Each line of the material below should be reproduced exactly.

----- ITEMS -----

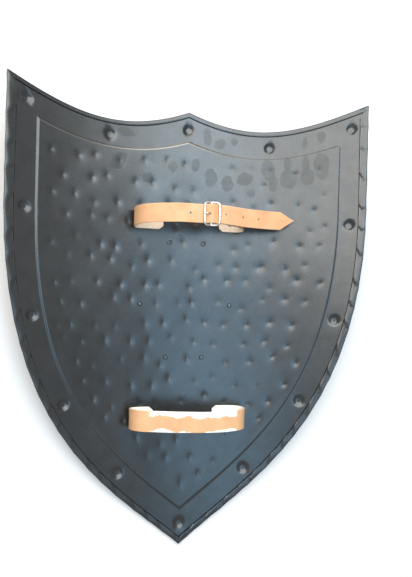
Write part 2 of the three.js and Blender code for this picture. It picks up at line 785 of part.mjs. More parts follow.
addPiece('shield_plate', shieldPlate(), blackSteel);
addPiece('arm_strap_long', longStrap(), leather);
addPiece('arm_strap_short', shortStrap(), paleLeather);
addPiece('grip_strap', gripStrap(), leather);
addPiece('buckle_frame', buckleFrame(), nickel);
addPiece('buckle_tongue', buckleTongue(), nickel);
addPiece('fold_rivet', foldRivet(), nickel);
Object.entries(strapRivetPlaces).forEach(([name, place]) => {
  addPiece(name, strapRivet(place), rivetSteel);
});
fieldRivetPlaces.forEach((place, i) => {
  addPiece(`field_rivet_${i + 1}`, fieldRivet(place), rivetSteel);
});

export default shield;
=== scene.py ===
"""A heater shield of blackened, hammered sheet steel, lying on its domed front.

Its hollow inner side looks up, with a buckled arm strap and a grip strap of tan leather.
Metres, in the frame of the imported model: X across, Y from the tip to the top edge, Z up.
"""
import math

import bpy
import numpy as np
from mathutils import Matrix, Vector


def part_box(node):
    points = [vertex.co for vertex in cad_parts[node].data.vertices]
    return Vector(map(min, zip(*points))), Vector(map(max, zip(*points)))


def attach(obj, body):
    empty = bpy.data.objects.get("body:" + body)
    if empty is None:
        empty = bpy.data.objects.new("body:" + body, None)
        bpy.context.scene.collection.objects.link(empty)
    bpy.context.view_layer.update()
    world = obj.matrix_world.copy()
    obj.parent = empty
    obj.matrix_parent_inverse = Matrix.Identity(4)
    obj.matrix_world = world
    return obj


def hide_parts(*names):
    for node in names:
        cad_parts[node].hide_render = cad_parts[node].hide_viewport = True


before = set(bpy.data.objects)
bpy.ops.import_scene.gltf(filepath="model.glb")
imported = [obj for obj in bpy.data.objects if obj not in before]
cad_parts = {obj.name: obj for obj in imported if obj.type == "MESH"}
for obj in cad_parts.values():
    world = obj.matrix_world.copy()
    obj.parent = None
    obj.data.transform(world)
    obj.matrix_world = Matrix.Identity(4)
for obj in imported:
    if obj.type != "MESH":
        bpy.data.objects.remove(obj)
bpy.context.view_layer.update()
scene = bpy.context.scene

# ---- camera, floor and light ----------------------------------------------------------
# A hand-held camera about a metre above the shield, a little to its left, looks down on
# it. A large soft lamp stands beyond its top edge, and a narrower bluish one hangs above it.

CAMERA_PLACE = Vector((-0.2504, 0.0532, 1.0599))
CAMERA_RIGHT = Vector((0.9653, 0.0260, 0.2600))
CAMERA_UP = Vector((-0.0249, 0.9997, -0.0076))
CAMERA_LENS = 61.17  # for a sensor 36 mm wide

camera_data = bpy.data.cameras.new("camera")
camera_data.sensor_fit = "HORIZONTAL"
camera_data.sensor_width = 36
camera_data.lens = CAMERA_LENS
camera = bpy.data.objects.new("camera", camera_data)
turn = Matrix((CAMERA_RIGHT, CAMERA_UP, CAMERA_RIGHT.cross(CAMERA_UP))).transposed()
camera.matrix_world = Matrix.Translation(CAMERA_PLACE) @ turn.to_4x4()
scene.collection.objects.link(camera)
scene.camera = camera
scene.view_settings.view_transform = "Standard"


LAMP_DISTANCE = 2.3


def soft_lamp(name, direction, width, depth, radiance, colour):
    """A flat lamp that faces the shield. Its power is radiance times pi times its area."""
    data = bpy.data.lights.new(name, "AREA")
    data.shape = "RECTANGLE"
    data.size = width
    data.size_y = depth
    data.energy = radiance * math.pi * width * depth
    data.color = colour
    lamp = bpy.data.objects.new(name, data)
    towards = Vector(direction).normalized()
    place = Matrix.Translation(towards * LAMP_DISTANCE)
    lamp.matrix_world = place @ towards.to_track_quat("Z", "Y").to_matrix().to_4x4()
    scene.collection.objects.link(lamp)


soft_lamp("window_lamp", (-0.16, 0.53, 0.82), 3.1, 2.5, 3.5, (1.0, 0.985, 0.95))
soft_lamp("sky_lamp", (0.16, -0.03, 1.0), 2.1, 0.75, 2.4, (0.32, 0.68, 1.0))

world = bpy.data.worlds.new("studio")
scene.world = world
world.use_nodes = True
background = world.node_tree.nodes["Background"]
background.inputs["Color"].default_value = (0.98, 0.99, 1.0, 1)
background.inputs["Strength"].default_value = 0.50


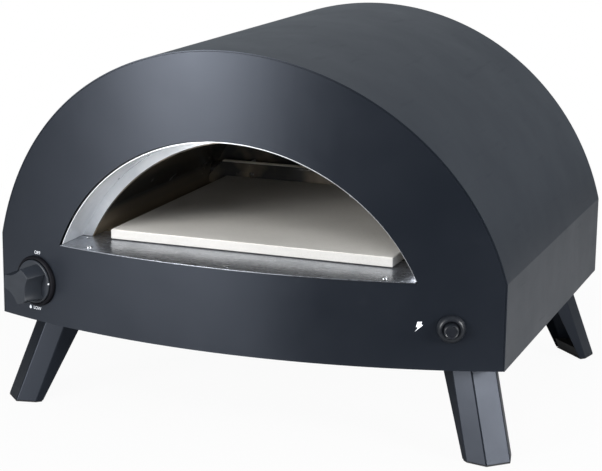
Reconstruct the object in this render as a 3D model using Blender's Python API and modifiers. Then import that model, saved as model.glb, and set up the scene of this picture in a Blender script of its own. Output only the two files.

-----

• _SOLUTION FOR THIS TASK_
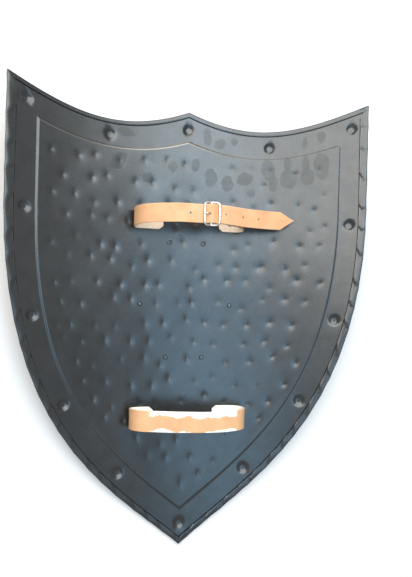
Write part 2 of the three.js and Blender code for this picture. It picks up at line 785 of part.mjs. More parts follow.
addPiece('shield_plate', shieldPlate(), blackSteel);
addPiece('arm_strap_long', longStrap(), leather);
addPiece('arm_strap_short', shortStrap(), paleLeather);
addPiece('grip_strap', gripStrap(), leather);
addPiece('buckle_frame', buckleFrame(), nickel);
addPiece('buckle_tongue', buckleTongue(), nickel);
addPiece('fold_rivet', foldRivet(), nickel);
Object.entries(strapRivetPlaces).forEach(([name, place]) => {
  addPiece(name, strapRivet(place), rivetSteel);
});
fieldRivetPlaces.forEach((place, i) => {
  addPiece(`field_rivet_${i + 1}`, fieldRivet(place), rivetSteel);
});

export default shield;
=== scene.py ===
"""A heater shield of blackened, hammered sheet steel, lying on its domed front.

Its hollow inner side looks up, with a buckled arm strap and a grip strap of tan leather.
Metres, in the frame of the imported model: X across, Y from the tip to the top edge, Z up.
"""
import math

import bpy
import numpy as np
from mathutils import Matrix, Vector


def part_box(node):
    points = [vertex.co for vertex in cad_parts[node].data.vertices]
    return Vector(map(min, zip(*points))), Vector(map(max, zip(*points)))


def attach(obj, body):
    empty = bpy.data.objects.get("body:" + body)
    if empty is None:
        empty = bpy.data.objects.new("body:" + body, None)
        bpy.context.scene.collection.objects.link(empty)
    bpy.context.view_layer.update()
    world = obj.matrix_world.copy()
    obj.parent = empty
    obj.matrix_parent_inverse = Matrix.Identity(4)
    obj.matrix_world = world
    return obj


def hide_parts(*names):
    for node in names:
        cad_parts[node].hide_render = cad_parts[node].hide_viewport = True


before = set(bpy.data.objects)
bpy.ops.import_scene.gltf(filepath="model.glb")
imported = [obj for obj in bpy.data.objects if obj not in before]
cad_parts = {obj.name: obj for obj in imported if obj.type == "MESH"}
for obj in cad_parts.values():
    world = obj.matrix_world.copy()
    obj.parent = None
    obj.data.transform(world)
    obj.matrix_world = Matrix.Identity(4)
for obj in imported:
    if obj.type != "MESH":
        bpy.data.objects.remove(obj)
bpy.context.view_layer.update()
scene = bpy.context.scene

# ---- camera, floor and light ----------------------------------------------------------
# A hand-held camera about a metre above the shield, a little to its left, looks down on
# it. A large soft lamp stands beyond its top edge, and a narrower bluish one hangs above it.

CAMERA_PLACE = Vector((-0.2504, 0.0532, 1.0599))
CAMERA_RIGHT = Vector((0.9653, 0.0260, 0.2600))
CAMERA_UP = Vector((-0.0249, 0.9997, -0.0076))
CAMERA_LENS = 61.17  # for a sensor 36 mm wide

camera_data = bpy.data.cameras.new("camera")
camera_data.sensor_fit = "HORIZONTAL"
camera_data.sensor_width = 36
camera_data.lens = CAMERA_LENS
camera = bpy.data.objects.new("camera", camera_data)
turn = Matrix((CAMERA_RIGHT, CAMERA_UP, CAMERA_RIGHT.cross(CAMERA_UP))).transposed()
camera.matrix_world = Matrix.Translation(CAMERA_PLACE) @ turn.to_4x4()
scene.collection.objects.link(camera)
scene.camera = camera
scene.view_settings.view_transform = "Standard"


LAMP_DISTANCE = 2.3


def soft_lamp(name, direction, width, depth, radiance, colour):
    """A flat lamp that faces the shield. Its power is radiance times pi times its area."""
    data = bpy.data.lights.new(name, "AREA")
    data.shape = "RECTANGLE"
    data.size = width
    data.size_y = depth
    data.energy = radiance * math.pi * width * depth
    data.color = colour
    lamp = bpy.data.objects.new(name, data)
    towards = Vector(direction).normalized()
    place = Matrix.Translation(towards * LAMP_DISTANCE)
    lamp.matrix_world = place @ towards.to_track_quat("Z", "Y").to_matrix().to_4x4()
    scene.collection.objects.link(lamp)


soft_lamp("window_lamp", (-0.16, 0.53, 0.82), 3.1, 2.5, 3.5, (1.0, 0.985, 0.95))
soft_lamp("sky_lamp", (0.16, -0.03, 1.0), 2.1, 0.75, 2.4, (0.32, 0.68, 1.0))

world = bpy.data.worlds.new("studio")
scene.world = world
world.use_nodes = True
background = world.node_tree.nodes["Background"]
background.inputs["Color"].default_value = (0.98, 0.99, 1.0, 1)
background.inputs["Strength"].default_value = 0.50


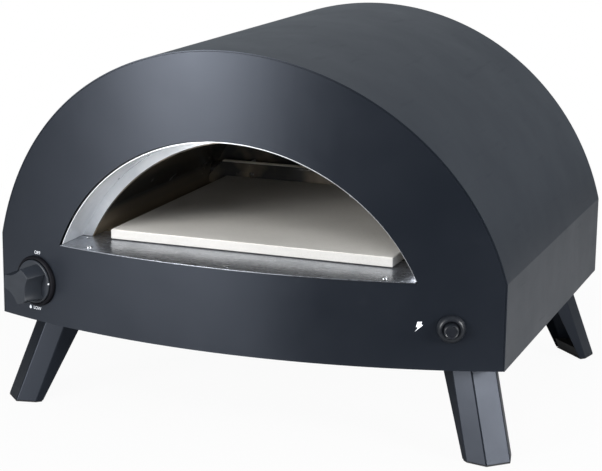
Reconstruct the object in this render as a 3D model using Blender's Python API and modifiers. Then import that model, saved as model.glb, and set up the scene of this picture in a Blender script of its own. Output only the two files.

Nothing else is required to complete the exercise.